Wednesday, February 23, 2011

"Is everything fine, Pompee?"

I have read about the Bedouins protest here in Kuwait. For the last few days they have been protesting. Hope it doesn't take an ugly and massive turn like Egypt, Bahrain and now the bloodshed in Libiya…..With so much of tension, agitation and unrest in the entire region, back home, people got worried. A week back, Suman my brother called “Is everything fine,Pompee? There is so much of unrest in the region? Is there any type of protest in Kuwait?” I had to assure him that all’s fine here and there is no protest here in Kuwait. The Amir of Kuwait is a very kind hearted leader who had done lot of things for his country and people. During my four years stay in Kuwait, I have started feeling that Kuwait is a truly welfare state. I do know about the Bedouins and their problems, but some how when I assured my brother and family in India, that evening I just forgot about the issue. Kuwait is preparing to celebrate its 50th Year of Independence , 20th year of Liberation from the Iraqi forces and 5th Year of Rule of the Amir Sheikh Sabah Al-ahmad Al-Jaber Al-Sabah…there is lot of preparation going on  but at the same time security measures are also taken keeping in mind the unrest in the country.

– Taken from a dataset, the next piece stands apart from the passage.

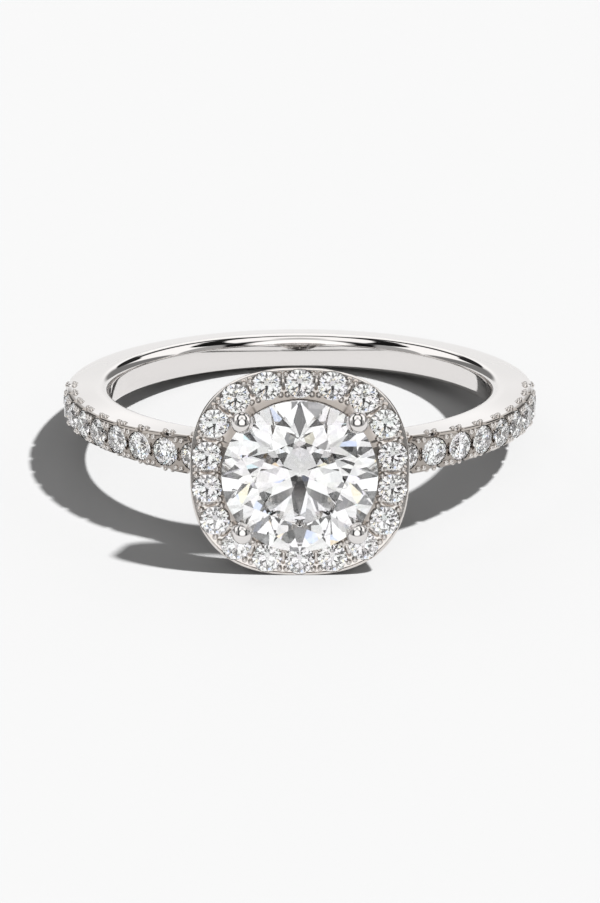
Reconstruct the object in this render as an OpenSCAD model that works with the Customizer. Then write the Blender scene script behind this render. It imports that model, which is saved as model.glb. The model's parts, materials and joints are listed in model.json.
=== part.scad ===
// Halo ring with a round centre stone, a cushion of small stones and a part stone-set band, in millimetres.

/* [Band] */
// Radius of the finger hole
bore_r = 8.45; // [7.5:0.05:10.5]
// Outer radius of the plain half of the band
band_r = 10.37; // [9.5:0.01:12]
// Width of the band along the finger, at its inner side
band_w = 1.7; // [1.4:0.05:3]
// Width of the band along the finger, at its outer side
face_w = 1.32; // [1.1:0.02:3]
// Rounding of the two inner edges
inner_round = 0.5; // [0.2:0.05:0.7]
// Rounding of the two outer edges
outer_round = 0.12; // [0.08:0.01:0.3]

/* [Band stones] */
// Width across of every small stone
small_d = 1.24; // [1:0.02:1.6]
// Stones on each side of the band
side_stones = 9; // [3:1:12]
// Angle from the head to the first stone
first_angle = 25.6; // [22:0.1:30]
// Angle from one stone to the next
step_angle = 8; // [7.6:0.1:10]
// Distance from the middle of the finger hole to the edge of a band stone
side_girdle_r = 10.3; // [9.5:0.01:12]

/* [Halo] */
// Half of the halo's width, across the finger
halo_a = 4.57; // [4:0.01:6]
// Half of the halo's height, along the finger
halo_b = 4.49; // [4:0.01:6]
// Squareness of the cushion outline, 2 is an oval
halo_power = 2.5; // [2:0.05:4]
// Distance from the middle of the finger hole to the halo's front face
halo_front = 11.8; // [11:0.05:14]
// Thickness of the halo's frame
halo_t = 1.05; // [0.8:0.05:2]
// Narrowing of that frame towards its back, on each side
halo_taper = 0.32; // [0.22:0.01:0.36]
// Radius of the opening under the centre stone
halo_hole_r = 3.02; // [2.6:0.02:4]
// Half width of the line on which the halo stones stand
row_a = 3.89; // [3.5:0.01:5]
// Half height of the line on which the halo stones stand
row_b = 3.82; // [3.5:0.01:5]
// Squareness of that line
row_power = 2.6; // [2:0.05:4]

/* [Centre stone] */
// Width across of the centre stone
main_d = 6.5; // [5:0.1:8]
// Distance from the middle of the finger hole to the edge of the centre stone
main_girdle_r = 12.4; // [12:0.05:15]

/* [Prongs] */
// Width of a prong's wire
prong_d = 0.8; // [0.6:0.05:1.2]
// Width of the round joint where a prong bends, and at its foot
joint_d = 0.88; // [0.85:0.01:1]
// Width of a prong's round tip
tip_d = 0.88; // [0.7:0.02:1.3]
// Distance of the tips from the axis of the centre stone
prong_r = 3.37; // [3:0.01:4]
// Distance of the prongs' feet from that axis
foot_r = 1.75; // [1.2:0.05:2.5]
// Height of the tips in front of the centre stone's edge
tip_rise = 0.24; // [0.1:0.02:0.6]

/* [Setting] */
// Gap between a stone and its seat
seat_gap = 0.02; // [0.01:0.01:0.05]
// Width of a bead of metal beside a small stone
bead_d = 0.34; // [0.2:0.02:0.5]
// Distance of the beads from the middle of their row of stones
bead_out = 0.42; // [0.35:0.01:0.6]
// Width of the hole under a small stone
light_hole_d = 0.44; // [0.2:0.02:0.5]
// Depth of that hole below the stone's edge
light_hole_depth = 1.6; // [0.8:0.05:1.7]

/* [Gallery] */
// Radius of the rail that joins the prongs' feet
rail_r = 2.15; // [1.8:0.05:3]
// Thickness of the rail
rail_d = 0.75; // [0.5:0.05:1]
// Distance from the middle of the finger hole to the rail
rail_y = 9.95; // [9.5:0.05:11]

/* [Hidden] */

// A round cut has eight mains, and sixteen half facets above its edge and below it
MAINS = 8;
main_step = 360 / MAINS;
half_step = main_step / 2;
mid_half = half_step / 2;

// Its angles, and its sizes as parts of its width
crown_angle = 34.5;
pavilion_angle = 40.8;
table_part = 0.57;
girdle_part = 0.025;
// How far the stars reach from the table to the edge, and where the lower halves end
star_part = 0.52;
low_part = 0.28;
// Corners in the edge of the centre stone and of a small stone
MAIN_SIDES = 64;
SMALL_SIDES = 16;

$fn = 96;

// Angles of the five halo stones between the top of the halo and its side
row_angles = [90, 69.8, 50.2, 30.6, 10.3];

main_r = main_d / 2;
halo_back = halo_front - halo_t;
girdle_in_halo = halo_front - seat_gap;
halo_back_part = 1 - halo_taper / halo_a;
prong_bend_y = halo_back + 0.4;
seat_wall = 0.5;
// Steeper than the lower mains, so that a seat clears the edges between them
seat_angle = pavilion_angle + 1;
// Inner end of the crown's cone in the centre stone's seat, as a part of its radius
seat_top_part = 1 / 3;
HALO_COUNT = 18;

// The ring lies on the lower edge of the halo's front and on the lower outer edge of the band's back
edge_y = band_r - outer_round;
edge_z = face_w / 2 - outer_round;
reach = halo_front + edge_y;
rise = halo_b - edge_z;
tilt = atan2(rise, reach) - asin(outer_round / norm([reach, rise]));
lift = halo_b * cos(tilt) - halo_front * sin(tilt);
table_y = main_girdle_r + main_d * girdle_part / 2 + main_r * (1 - table_part) * tan(crown_angle);
front_y = table_y * cos(tilt) + main_r * table_part * sin(tilt);
back_y = edge_y * cos(tilt) + edge_z * sin(tilt) + outer_round;
shift = (front_y - back_y) / 2;

function two_digits(i) = i < 10 ? str("0", i) : str(i);
function halo_name(i) = str("halo_stone_", two_digits(i));
function left_name(i) = str("band_stone_left_", i);
function right_name(i) = str("band_stone_right_", i);

// One point of a rounded square, at an angle from its middle
function cushion_radius(a, b, power, angle) =
    pow(pow(abs(cos(angle)) / a, power) + pow(abs(sin(angle)) / b, power), -1 / power);
function cushion_point(a, b, power, angle) =
    cushion_radius(a, b, power, angle) * [cos(angle), sin(angle)];
function cushion(a, b, power, count) =
    [for (i = [0 : count - 1]) cushion_point(a, b, power, i * 360 / count)];

// The halo stones' angles, clockwise from the top of the halo
last_row = len(row_angles) - 1;
right_angles = concat(row_angles, [for (i = [last_row : -1 : 0]) -row_angles[i]]);
halo_angles = concat(right_angles, [for (i = [2 * last_row : -1 : 1]) 180 - right_angles[i]]);
function halo_spot(i) = cushion_point(row_a, row_b, row_power, halo_angles[i]);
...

My brother called again yesterday and asked about the Bedouin protest? I assured him that alls fine and normal in Kuwait and that there is massive preparation going on for its National and Liberation Day. NOW who are these Bedouins?

Bedouins are the nomadic inhabitants of the desert generally referring to the nomads of Arabia (Saudi Arabia), Negev (Israel) and Sinai (Egypt). They are recognized by their nomadic lifestyle, specific dialect, social structure, culture and their weaving. The nomadic Bedouins live in tents that are woven by their women folk. 

The Bedouins in Kuwait is believed to be roughly 100,000 claim they have the right to Kuwaiti citizenship, but the government says that ancestors of many of them came from neighboring countries and they are not entitled to nationality. Kuwait launched a crackdown on the Bedouins in 2000, depriving them of basic rights including the right to health, education and jobs, in a bid to force them to reveal what the authorities say are their true identities. Many Bedouins have no right to a driver's license, can't own a house, car, cannot get birth certificates for their babies or death certificates for the dead. They are also banned from getting their marriage contracts attested.

The Bedouins have been protesting in various parts of the country carrying Kuwaiti flags and pictures of the ruler and also demanded their right to work. Most bedouins claim to be Kuwaitis whose forefathers, who lived as Bedouins in the desert, failed to apply for citizenship when the state first introduced its nationality law in 1959.

In oil rich Kuwait, where its citizens get lot of benefits and money from the government, these Bedouins live in poor economic conditions. Kuwaiti MP’s have called on the government to quickly resolve the problem. Hope and pray that the protest doesn’t take ugly turn.